METALLICA. Hanns-Martin-Schleyer-Halle, Stuttgart. 09.04.18

There’s poetry to Metallica playing in Germany. It can be a sweaty, bellowing, beer-guzzling kind of poetry, sure, but there’s a certain undeniable rhythm to the premier metal band playing in the premier metal country. There’s energy at every single Metallica show of course, an electric testament to just how much the boys from the Bay Area mean to people, but here, tonight, in Stuttgart, the amps are up, the needles are in the red, and, when the band finally emerge after their usual lengthy intro tape, a switch is firmly flicked.

‘Hardwired’ might be a new song but as it gallops into life it’s welcomed like a classic. Those in the standing area, surrounding the band playing in the round, bang heads and pump fists and yell lyrics, while those in the seating areas, who are not permitted to stand, stand the hell up anyway.  And while the band are booming, the capacity crowd are louder still.

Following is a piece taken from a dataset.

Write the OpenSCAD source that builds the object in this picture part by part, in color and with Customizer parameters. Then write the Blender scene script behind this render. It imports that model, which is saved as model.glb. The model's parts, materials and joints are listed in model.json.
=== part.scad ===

The venue helps. For the most part the Hanns-Martin-Schleyer-Halle is a standard Euro-cowshed but it’s low and wide rather than tall and steep so the sound inside has nowhere to wash away. Instead it’s a tsunami, instead it pins your ears back, instead it makes you that special kind of deaf that means you aren’t afraid to sing along to every word. And Metallica have always fed off of that sort of reception. They suck the energy up and spit it back out in the form of ‘Atlas, Rise!’, a massive ‘Seek & Destroy’, and a slowed down but heavied-up version of ‘Hit the Lights’ and the place is going nuts.

Then it seems the band might have come out of the blocks too hard. Kirk’s guitar has a seriously ugly twang almost all the way through ‘The Unforgiven’, ‘Dream No More’ is average and overlong, and, besides Rob Trujillo, who seems ready for much, much more, everyone seems a little out of breath. A few moments of theatre are hit and miss too- when a fleet of spotlight drones take to the air during ‘Moth into Flame’ it’s a genuine jaw on the floor moment but while a full-band drum circle for ‘Now That We’re Dead’ probably seemed like a cool idea when Lars came up with it (it was definitely Lars), it just feels kinda silly here. It certainly doesn’t deserve to have bumped any other song or solo off the setlist.

The good ship Metallica has not sailed this far for this long without being able to right itself though and a blast through ‘For Whom the Bell Tolls’ gets the room going again. A rare cover of ‘Am I Evil?’, a thunderous version of ‘The Memory Remains’, and ‘Halo on Fire’, one of the best cuts from ‘Hardwired… to Self-Destruct’, follow but then the loudest singalong of the night isn’t for a Metallica song at all.

At almost every date of this World Wired tour, Rob and Kirk Hammett have joined forces to play snippets of classic songs that have emerged from the local area and tonight is no differe… well actually, no, tonight is different. Instead of any German punk or metal standard they bundle through ‘Major Tom (Coming Home)’ by Stuttgart-born eighties synthpop star Peter Schilling. There are some bemused faces but it takes seconds before everyone is singing along or smiling broadly. Laughing at the band for trying this and laughing at themselves for joining in but unable to stop all the same. It’s a ridiculous and brilliant moment.

Sadly, the end must come. But, perhaps more than any band touring today, Metallica are capable of going out with a bang. They play ‘Sad but True’ and ‘One’ and ‘Master of Puppets’ and now even people that have seen this band do much the same thing many times before are out of breath while the boys on stage are unstoppable. Lars manages to sit down the entire way through ‘Nothing Else Matters’, Hetfield remains the epitome of cool despite his clunky banter failing to improve in 30 years, and a final ‘Enter Sandman’ is massive- a magical metal milestone that manages to sound heavier here than ever.